Da queste scene emerge un’indicazione semplice: parlare con grazia e onestà non è una posa, è una scelta. Chi ha una voce che arriva a molti può decidere di usarla per tenere insieme emozione e misura, senza scadere nel tifo. In un tempo saturo di reazioni immediate, prendere posizione con responsabilità significa accettare il rischio del giudizio, ma anche difendere l’idea che la cultura serva a riconoscerci, non a dividerci. Qui la canzone pop mostra la sua forza più antica: fare comunità, non urlare più forte.
Domande lampo, risposte vere
Quando è uscito “Ma io sono fuoco” e cosa rappresenta per questa fase del percorso? È uscito oggi, 10 ottobre 2025. È il punto in cui l’intuizione diventa direzione: non un vezzo, ma un modo per affermare che ogni accadimento può essere trasformato. Il “ma” del titolo è una svolta di sguardo, un invito a reagire. La copertina, con la tigre e l’idea del fuoco, riprende il pensiero di Borges sul tempo che ci consuma e che, al tempo stesso, siamo noi a governare con consapevolezza.
Quante tracce contiene l’album e quali sono gli assi portanti dal punto di vista sonoro? Undici brani. L’asse è duplice: da un lato pulsazioni elettroniche e una tensione dance figlia degli anni ’80, dall’altro una cura maniacale della parola e delle melodie italiane. È un progetto costruito sull’equilibrio tra produzione internazionale e radici autoriali, pensando al ballo come strumento per liberare emozioni, non per nasconderle in un fondale estetico.

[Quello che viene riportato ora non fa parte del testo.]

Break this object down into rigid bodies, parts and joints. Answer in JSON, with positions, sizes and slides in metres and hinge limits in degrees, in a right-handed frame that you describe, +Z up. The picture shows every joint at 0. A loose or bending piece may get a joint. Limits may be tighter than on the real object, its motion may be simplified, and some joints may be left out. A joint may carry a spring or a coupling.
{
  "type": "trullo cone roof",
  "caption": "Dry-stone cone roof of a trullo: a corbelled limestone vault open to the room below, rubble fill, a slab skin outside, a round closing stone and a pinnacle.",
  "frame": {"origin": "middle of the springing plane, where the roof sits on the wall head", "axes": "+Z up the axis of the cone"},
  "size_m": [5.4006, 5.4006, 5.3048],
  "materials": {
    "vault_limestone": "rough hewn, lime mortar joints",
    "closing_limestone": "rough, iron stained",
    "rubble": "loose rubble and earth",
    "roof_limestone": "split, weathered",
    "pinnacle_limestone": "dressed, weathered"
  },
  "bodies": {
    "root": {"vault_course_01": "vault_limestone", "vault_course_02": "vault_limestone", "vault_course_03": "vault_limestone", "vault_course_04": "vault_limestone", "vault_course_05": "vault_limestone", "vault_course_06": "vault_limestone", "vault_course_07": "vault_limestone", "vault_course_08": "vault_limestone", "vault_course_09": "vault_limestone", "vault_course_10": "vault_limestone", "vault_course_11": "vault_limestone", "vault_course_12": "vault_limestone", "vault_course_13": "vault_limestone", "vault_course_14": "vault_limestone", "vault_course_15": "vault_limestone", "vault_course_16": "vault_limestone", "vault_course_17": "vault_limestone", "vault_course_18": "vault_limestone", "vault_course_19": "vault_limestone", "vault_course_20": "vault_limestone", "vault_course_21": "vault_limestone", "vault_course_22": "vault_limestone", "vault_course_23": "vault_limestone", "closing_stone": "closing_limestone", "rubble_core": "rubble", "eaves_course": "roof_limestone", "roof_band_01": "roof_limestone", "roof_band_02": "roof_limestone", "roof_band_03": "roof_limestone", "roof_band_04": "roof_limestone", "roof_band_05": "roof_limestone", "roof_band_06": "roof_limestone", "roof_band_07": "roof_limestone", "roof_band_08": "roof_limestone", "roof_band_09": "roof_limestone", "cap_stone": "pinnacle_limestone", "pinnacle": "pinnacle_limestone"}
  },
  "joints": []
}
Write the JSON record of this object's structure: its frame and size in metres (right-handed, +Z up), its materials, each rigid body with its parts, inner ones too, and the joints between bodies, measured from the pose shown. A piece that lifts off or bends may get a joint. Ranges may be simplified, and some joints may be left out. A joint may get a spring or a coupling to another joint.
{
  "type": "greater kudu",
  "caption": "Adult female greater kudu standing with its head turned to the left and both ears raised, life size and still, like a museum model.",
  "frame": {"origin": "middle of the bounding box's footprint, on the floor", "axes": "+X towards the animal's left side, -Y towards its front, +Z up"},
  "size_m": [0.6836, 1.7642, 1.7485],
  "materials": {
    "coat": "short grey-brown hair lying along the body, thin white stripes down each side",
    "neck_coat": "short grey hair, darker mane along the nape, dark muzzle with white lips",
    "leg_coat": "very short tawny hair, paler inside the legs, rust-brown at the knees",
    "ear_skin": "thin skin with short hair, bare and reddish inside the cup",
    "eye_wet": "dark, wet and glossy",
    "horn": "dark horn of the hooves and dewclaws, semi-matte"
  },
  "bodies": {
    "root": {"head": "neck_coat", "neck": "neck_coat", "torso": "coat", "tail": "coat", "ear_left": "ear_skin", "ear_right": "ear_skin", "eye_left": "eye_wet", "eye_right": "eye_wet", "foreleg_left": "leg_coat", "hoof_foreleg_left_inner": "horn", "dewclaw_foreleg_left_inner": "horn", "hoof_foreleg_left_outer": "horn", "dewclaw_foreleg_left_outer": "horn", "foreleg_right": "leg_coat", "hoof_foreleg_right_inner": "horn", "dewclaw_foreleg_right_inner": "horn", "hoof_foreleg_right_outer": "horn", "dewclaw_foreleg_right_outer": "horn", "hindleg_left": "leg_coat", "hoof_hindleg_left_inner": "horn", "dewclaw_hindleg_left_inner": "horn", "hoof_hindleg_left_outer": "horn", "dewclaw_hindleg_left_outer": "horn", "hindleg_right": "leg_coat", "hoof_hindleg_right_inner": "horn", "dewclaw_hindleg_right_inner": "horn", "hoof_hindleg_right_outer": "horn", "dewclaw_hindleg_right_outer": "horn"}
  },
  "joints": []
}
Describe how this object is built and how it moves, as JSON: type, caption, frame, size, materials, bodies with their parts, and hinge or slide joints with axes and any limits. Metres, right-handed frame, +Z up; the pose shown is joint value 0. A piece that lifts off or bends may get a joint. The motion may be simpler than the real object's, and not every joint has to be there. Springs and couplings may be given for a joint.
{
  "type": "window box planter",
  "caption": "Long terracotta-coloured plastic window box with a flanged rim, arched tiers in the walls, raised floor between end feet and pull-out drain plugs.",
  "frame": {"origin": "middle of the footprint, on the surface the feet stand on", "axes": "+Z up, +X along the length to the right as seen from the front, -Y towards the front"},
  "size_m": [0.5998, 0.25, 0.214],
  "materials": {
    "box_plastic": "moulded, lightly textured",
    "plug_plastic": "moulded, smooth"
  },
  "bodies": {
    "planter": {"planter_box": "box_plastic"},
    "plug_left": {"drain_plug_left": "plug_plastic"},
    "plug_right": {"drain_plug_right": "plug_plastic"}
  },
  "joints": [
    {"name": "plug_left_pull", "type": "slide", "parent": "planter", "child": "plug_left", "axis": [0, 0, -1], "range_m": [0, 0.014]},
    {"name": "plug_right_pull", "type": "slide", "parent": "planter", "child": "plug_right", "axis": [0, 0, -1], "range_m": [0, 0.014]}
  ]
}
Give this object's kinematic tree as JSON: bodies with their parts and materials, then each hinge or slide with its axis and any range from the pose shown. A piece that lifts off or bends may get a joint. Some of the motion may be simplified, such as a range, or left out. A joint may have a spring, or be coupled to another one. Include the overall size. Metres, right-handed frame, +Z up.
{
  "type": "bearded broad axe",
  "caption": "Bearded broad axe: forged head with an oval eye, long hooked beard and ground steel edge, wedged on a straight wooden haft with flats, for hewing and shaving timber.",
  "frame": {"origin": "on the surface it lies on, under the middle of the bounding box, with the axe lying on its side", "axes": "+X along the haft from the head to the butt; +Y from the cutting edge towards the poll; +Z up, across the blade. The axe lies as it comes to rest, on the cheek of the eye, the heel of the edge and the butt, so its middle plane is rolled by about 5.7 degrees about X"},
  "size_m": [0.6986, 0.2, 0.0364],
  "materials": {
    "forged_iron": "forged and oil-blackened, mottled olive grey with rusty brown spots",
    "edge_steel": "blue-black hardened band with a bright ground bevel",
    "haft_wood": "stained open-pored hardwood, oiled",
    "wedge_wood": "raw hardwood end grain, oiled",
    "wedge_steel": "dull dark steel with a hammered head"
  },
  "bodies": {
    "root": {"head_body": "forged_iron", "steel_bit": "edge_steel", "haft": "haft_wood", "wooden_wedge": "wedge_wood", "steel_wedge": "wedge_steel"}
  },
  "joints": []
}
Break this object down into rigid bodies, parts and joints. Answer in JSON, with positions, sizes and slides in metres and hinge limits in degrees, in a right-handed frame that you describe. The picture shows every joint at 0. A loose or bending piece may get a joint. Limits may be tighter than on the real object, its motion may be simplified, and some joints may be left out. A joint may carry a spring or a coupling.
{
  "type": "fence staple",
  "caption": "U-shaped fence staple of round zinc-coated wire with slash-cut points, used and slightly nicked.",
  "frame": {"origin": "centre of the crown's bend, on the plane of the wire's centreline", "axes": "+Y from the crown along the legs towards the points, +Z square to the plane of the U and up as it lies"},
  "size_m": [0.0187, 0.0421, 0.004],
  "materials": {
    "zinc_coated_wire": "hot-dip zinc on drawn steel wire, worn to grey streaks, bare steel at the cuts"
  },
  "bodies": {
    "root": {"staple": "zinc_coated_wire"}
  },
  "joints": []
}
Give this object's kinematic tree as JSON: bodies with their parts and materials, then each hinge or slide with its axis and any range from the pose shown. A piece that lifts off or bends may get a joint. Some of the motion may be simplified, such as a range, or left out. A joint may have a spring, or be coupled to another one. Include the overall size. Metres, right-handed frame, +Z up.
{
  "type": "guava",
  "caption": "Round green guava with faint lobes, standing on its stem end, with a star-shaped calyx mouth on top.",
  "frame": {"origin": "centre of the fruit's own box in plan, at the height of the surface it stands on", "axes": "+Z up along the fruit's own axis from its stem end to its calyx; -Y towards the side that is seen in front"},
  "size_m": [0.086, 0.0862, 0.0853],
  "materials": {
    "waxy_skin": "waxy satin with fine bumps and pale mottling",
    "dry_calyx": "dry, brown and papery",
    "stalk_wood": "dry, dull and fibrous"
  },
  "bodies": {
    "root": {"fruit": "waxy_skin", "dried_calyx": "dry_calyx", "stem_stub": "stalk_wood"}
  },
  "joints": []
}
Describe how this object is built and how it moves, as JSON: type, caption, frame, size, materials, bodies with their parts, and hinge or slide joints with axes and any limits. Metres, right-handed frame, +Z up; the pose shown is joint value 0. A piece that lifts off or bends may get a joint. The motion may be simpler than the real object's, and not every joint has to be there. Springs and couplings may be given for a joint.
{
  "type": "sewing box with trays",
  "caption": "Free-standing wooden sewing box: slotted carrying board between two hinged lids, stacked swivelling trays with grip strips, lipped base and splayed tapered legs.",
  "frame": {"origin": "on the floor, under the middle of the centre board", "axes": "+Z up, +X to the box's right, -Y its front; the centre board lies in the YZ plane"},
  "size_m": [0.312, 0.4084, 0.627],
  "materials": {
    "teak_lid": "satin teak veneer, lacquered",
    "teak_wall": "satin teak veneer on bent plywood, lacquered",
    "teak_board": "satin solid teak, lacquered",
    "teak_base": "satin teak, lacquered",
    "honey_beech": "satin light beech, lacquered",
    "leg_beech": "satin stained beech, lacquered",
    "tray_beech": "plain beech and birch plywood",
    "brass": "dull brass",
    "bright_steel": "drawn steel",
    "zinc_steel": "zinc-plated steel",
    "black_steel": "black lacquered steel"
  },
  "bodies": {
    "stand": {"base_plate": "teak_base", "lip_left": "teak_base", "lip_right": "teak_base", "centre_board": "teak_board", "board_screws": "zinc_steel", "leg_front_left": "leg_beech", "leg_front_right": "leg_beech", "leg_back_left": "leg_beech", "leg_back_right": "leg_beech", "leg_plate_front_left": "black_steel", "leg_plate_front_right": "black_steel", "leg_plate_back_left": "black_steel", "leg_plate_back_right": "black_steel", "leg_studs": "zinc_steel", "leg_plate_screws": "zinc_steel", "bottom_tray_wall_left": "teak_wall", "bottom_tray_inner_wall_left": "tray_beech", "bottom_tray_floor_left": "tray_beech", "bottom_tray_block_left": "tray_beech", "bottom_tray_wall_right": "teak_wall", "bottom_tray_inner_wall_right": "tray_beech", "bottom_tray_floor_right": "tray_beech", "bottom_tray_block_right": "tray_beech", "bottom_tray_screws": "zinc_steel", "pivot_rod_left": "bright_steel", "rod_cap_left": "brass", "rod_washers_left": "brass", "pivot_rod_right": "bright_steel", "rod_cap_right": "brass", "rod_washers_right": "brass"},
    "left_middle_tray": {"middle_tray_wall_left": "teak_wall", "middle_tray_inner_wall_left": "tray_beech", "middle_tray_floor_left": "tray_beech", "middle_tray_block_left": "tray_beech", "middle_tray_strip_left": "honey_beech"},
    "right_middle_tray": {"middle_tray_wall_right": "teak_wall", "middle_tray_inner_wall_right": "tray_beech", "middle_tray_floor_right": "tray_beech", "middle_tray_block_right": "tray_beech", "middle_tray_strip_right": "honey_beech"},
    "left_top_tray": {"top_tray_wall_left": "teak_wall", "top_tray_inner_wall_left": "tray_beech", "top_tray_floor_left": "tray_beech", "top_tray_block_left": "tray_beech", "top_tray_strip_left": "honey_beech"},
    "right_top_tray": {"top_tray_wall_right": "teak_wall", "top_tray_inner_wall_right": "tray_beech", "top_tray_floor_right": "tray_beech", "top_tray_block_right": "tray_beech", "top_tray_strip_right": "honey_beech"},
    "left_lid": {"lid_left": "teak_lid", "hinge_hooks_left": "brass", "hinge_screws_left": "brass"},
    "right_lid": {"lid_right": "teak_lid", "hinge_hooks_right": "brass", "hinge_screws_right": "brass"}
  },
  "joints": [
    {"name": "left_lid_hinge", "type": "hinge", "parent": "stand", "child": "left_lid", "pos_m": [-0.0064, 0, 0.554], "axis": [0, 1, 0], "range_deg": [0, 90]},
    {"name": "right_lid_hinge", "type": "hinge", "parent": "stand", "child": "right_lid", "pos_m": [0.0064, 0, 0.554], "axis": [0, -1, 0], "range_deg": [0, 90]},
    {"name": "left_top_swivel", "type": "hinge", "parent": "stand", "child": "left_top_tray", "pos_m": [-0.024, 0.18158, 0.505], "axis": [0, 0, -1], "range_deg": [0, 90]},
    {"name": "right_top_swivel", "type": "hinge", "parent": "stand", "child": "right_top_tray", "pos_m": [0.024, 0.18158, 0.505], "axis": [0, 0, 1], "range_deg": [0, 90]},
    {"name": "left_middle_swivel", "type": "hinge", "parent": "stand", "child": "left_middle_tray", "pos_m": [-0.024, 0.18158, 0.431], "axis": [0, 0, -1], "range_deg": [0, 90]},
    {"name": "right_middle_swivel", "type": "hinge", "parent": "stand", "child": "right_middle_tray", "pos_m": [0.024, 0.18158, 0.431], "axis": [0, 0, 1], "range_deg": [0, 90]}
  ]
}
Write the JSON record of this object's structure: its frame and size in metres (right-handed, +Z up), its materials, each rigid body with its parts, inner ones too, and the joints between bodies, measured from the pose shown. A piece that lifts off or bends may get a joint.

Quali singoli hanno fatto da apripista e come sono andati? “Maschio” ha spinto forte in radio, conquistando il primo posto nell’airplay e la top ten FIMI; a seguire “Piazza San Marco” con Marco Mengoni è entrata in top ten e ha mostrato l’altra faccia del progetto, più sentimentale ma sempre moderna. Due tasselli che hanno preparato il terreno all’album, confermando versatilità e continuità.
Quando parte il tour e quali città toccherà? Il viaggio nei palasport si accende il 15 novembre da Jesolo, poi arriveranno Padova, Roma, Firenze, Milano, Eboli, Bari, Bologna, Torino e altre tappe. Diversi appuntamenti sono già esauriti: un segnale concreto di attesa, costruito sulla qualità delle canzoni e su un’identità scenica che ha fatto strada nel tempo.
Cosa significa, in poche parole, dire “ma io sono fuoco” oggi? Significa scegliere la reazione. Non lasciarsi definire dagli eventi, ma rileggerli per trarne energia. È un modo di abitare il presente con coraggio, accettando che il fuoco bruci ma sapendo che sa anche illuminare. In questo disco quell’energia diventa suono, parola, scenario emotivo: una bussola quando tutto cambia di continuo.
Il nostro sguardo, adesso
Ci prendiamo il tempo di un respiro e, nel silenzio dopo l’ultima traccia, resta un’impressione netta: qui il pop non fa il verso a nessuno, si prende il rischio di essere chi è. L’idea di trasformare ogni scossa in occasione diventa gesto artistico prima ancora che messaggio. È un invito a tenere aperta la fiamma buona, quella che non divora ma illumina, e a riconoscere, in mezzo al rumore, la forza semplice delle canzoni che restano. In platea, il fuoco passa di mano in mano. E non si spegne.